------ DATA LINES ------

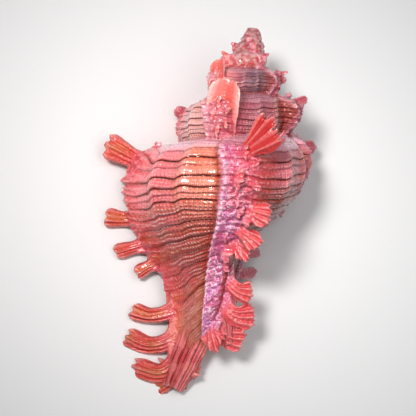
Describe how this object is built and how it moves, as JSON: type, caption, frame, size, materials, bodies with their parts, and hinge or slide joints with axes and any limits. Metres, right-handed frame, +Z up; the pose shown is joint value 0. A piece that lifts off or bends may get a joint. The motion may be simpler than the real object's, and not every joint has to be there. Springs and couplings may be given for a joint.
{
  "type": "murex shell",
  "caption": "Branched murex sea shell: a coiled pink body with frilled ridges, leafy spines, a pointed spire, an open mouth and a long slit canal, lying mouth down.",
  "frame": {"origin": "middle of the bounding box at the surface the shell lies on", "axes": "+Z up, away from the surface; the shell's length runs along Y with the spire towards +Y and the canal towards -Y; the mouth faces mostly -Z, and the finished lip with its row of fronds is on the -X side"},
  "size_m": [0.0568, 0.098, 0.0448],
  "materials": {
    "shell": "satin, pink to red-orange with dark spiral lines"
  },
  "bodies": {
    "root": {"shell": "shell"}
  },
  "joints": []
}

------

EXERCISE DIRECTIONS
Reproduce all data above, unchanged.

ANSWER FOR THE TASK
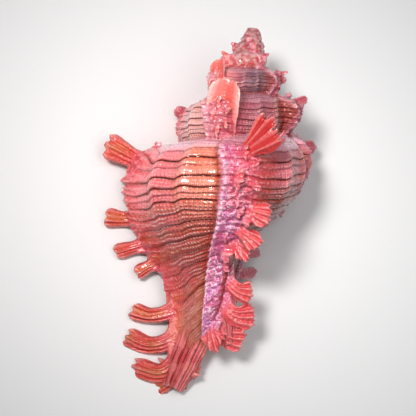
Describe how this object is built and how it moves, as JSON: type, caption, frame, size, materials, bodies with their parts, and hinge or slide joints with axes and any limits. Metres, right-handed frame, +Z up; the pose shown is joint value 0. A piece that lifts off or bends may get a joint. The motion may be simpler than the real object's, and not every joint has to be there. Springs and couplings may be given for a joint.
{
  "type": "murex shell",
  "caption": "Branched murex sea shell: a coiled pink body with frilled ridges, leafy spines, a pointed spire, an open mouth and a long slit canal, lying mouth down.",
  "frame": {"origin": "middle of the bounding box at the surface the shell lies on", "axes": "+Z up, away from the surface; the shell's length runs along Y with the spire towards +Y and the canal towards -Y; the mouth faces mostly -Z, and the finished lip with its row of fronds is on the -X side"},
  "size_m": [0.0568, 0.098, 0.0448],
  "materials": {
    "shell": "satin, pink to red-orange with dark spiral lines"
  },
  "bodies": {
    "root": {"shell": "shell"}
  },
  "joints": []
}